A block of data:
◇ ◇ ◇ ◇
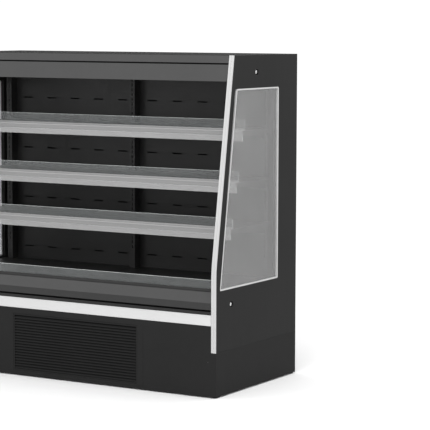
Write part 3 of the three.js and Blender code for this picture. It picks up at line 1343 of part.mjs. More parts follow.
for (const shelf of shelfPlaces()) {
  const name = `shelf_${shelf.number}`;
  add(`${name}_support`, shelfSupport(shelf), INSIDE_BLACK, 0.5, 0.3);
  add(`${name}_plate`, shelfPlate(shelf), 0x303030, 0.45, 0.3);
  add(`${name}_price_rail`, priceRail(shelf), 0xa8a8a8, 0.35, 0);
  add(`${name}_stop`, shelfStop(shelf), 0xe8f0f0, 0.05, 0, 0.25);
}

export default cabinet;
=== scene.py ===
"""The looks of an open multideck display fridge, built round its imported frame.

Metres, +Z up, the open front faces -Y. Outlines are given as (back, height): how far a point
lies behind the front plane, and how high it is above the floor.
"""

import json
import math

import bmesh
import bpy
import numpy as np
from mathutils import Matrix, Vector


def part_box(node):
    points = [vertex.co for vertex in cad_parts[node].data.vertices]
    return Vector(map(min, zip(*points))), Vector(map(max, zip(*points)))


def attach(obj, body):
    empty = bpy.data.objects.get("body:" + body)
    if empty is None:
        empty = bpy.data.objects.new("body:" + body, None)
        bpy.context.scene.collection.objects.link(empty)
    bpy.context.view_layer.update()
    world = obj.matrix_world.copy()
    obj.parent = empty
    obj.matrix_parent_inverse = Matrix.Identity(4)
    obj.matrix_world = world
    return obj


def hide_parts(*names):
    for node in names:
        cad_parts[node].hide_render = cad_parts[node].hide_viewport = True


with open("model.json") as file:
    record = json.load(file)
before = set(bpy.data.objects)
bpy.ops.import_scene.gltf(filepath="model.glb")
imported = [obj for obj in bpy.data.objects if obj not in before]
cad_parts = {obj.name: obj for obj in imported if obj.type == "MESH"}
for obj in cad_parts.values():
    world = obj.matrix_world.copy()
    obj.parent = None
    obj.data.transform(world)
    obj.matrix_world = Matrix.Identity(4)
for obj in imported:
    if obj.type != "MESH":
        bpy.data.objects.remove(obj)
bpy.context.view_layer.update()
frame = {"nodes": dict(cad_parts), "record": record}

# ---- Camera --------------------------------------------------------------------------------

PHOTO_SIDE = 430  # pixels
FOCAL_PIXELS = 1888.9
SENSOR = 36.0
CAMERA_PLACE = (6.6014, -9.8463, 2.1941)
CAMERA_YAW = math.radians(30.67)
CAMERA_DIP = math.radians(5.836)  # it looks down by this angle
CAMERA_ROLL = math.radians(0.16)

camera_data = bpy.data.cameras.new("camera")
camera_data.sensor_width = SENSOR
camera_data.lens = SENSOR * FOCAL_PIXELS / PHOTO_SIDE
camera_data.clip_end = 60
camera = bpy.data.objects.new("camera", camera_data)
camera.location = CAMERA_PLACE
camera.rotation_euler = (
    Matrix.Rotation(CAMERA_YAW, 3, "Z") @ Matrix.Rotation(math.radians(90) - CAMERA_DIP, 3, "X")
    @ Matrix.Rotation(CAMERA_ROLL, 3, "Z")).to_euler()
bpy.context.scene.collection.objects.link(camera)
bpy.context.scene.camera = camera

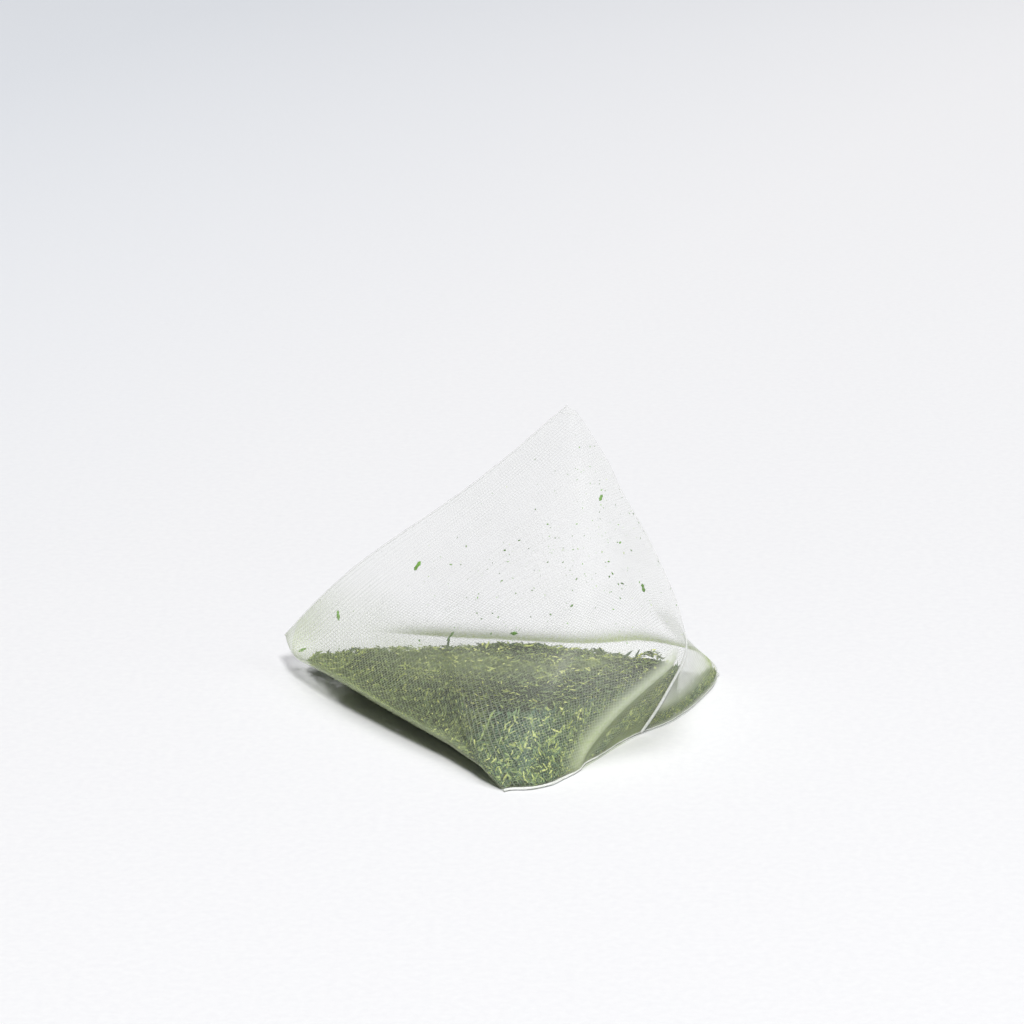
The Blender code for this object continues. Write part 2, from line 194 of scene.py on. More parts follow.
◇ ◇ ◇ ◇
What is wanted is an exact copy of the lines from the line containing "for (const shelf" to the line containing "if empty is", both lines included, and of no other line.

for (const shelf of shelfPlaces()) {
  const name = `shelf_${shelf.number}`;
  add(`${name}_support`, shelfSupport(shelf), INSIDE_BLACK, 0.5, 0.3);
  add(`${name}_plate`, shelfPlate(shelf), 0x303030, 0.45, 0.3);
  add(`${name}_price_rail`, priceRail(shelf), 0xa8a8a8, 0.35, 0);
  add(`${name}_stop`, shelfStop(shelf), 0xe8f0f0, 0.05, 0, 0.25);
}

export default cabinet;
=== scene.py ===
"""The looks of an open multideck display fridge, built round its imported frame.

Metres, +Z up, the open front faces -Y. Outlines are given as (back, height): how far a point
lies behind the front plane, and how high it is above the floor.
"""

import json
import math

import bmesh
import bpy
import numpy as np
from mathutils import Matrix, Vector


def part_box(node):
    points = [vertex.co for vertex in cad_parts[node].data.vertices]
    return Vector(map(min, zip(*points))), Vector(map(max, zip(*points)))


def attach(obj, body):
    empty = bpy.data.objects.get("body:" + body)
    if empty is None:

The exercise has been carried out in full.